Tibor Baranya <t...@fallen.hu> added the comment:

Just for further clarification on how .netrc is supposed to work, I tested some 
other implementations. Sorry if this comment gets too long, but it seems netrc 
is not really a standardized solution.

In my last comment I referred curl and wget, but of course the original 
implementation is ftp (which points to the netrc manual).
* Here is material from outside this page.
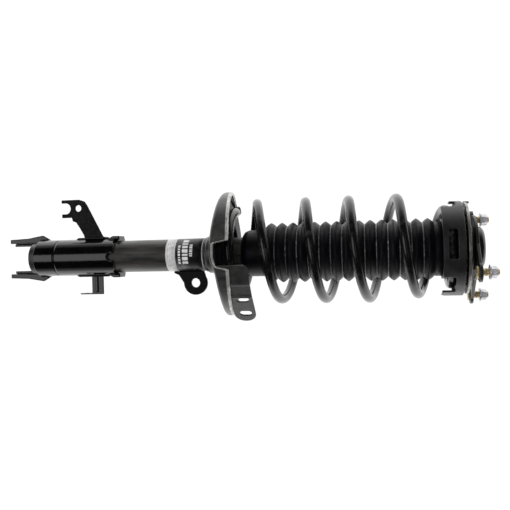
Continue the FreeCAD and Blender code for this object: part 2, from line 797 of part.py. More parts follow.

The manual itself 
doesn't talk about priorities, but all the mentioned 3 tools are in common in 
that they take the first entry if the same machine is in the netrc file 
multiple times.

When trying to force using the second entry, though, breaks this consistency 
quickly: none of the above tools seem to support a query with host and login 
name provided.
ftp: doesn't support providing a user name from shell (and doesn't use netrc 
when opening a connection interactively)
curl: if username is provided, it interactively asks for a password and uses 
that (which may be an issue on my end, as source code suggested there is a 
login-based lookup)
wget: if username is provided without a password, it doesn't send a auth 
information at all (also wget doesn't send default auth information for http, 
which behavior can be altered somehow)

Actually these results suprised me, as I remembered I used host+login based 
lookup previously. And the answer was git clone via https: git's implementation 
is exactly what I would expect:
* if only host is provided, the first entry is used
* if both host and login is provided, it looks up the password for the 
appropriate login
* if no matching machine entry can be found, it uses the default entry
* it also supports login matching for the default entry

I'm about the send a pull request with my understanding on how netrc should 
work. Of course all comments are welcome, and I'm happy to alter the 
implementation (or break it up to smaller pieces if necessary). My priorities 
were:

* Not to break backward compatibility.
* Provide a way to consistently pick up the first entry, without the need to 
make modifications in all of the dependent libraries (see doc change).
* __repr__() had a bug: for the default entry, it gives 'machine default', 
instead of 'default'.
* another bug: 'machine default' is actually not supported, as the netrc.hosts 
dictionary cannot make a difference between the default entry and a machine 
called default (this has a partial fixed)

As r.david.murray mentioned, the hosts dictionary should probably be deprecated.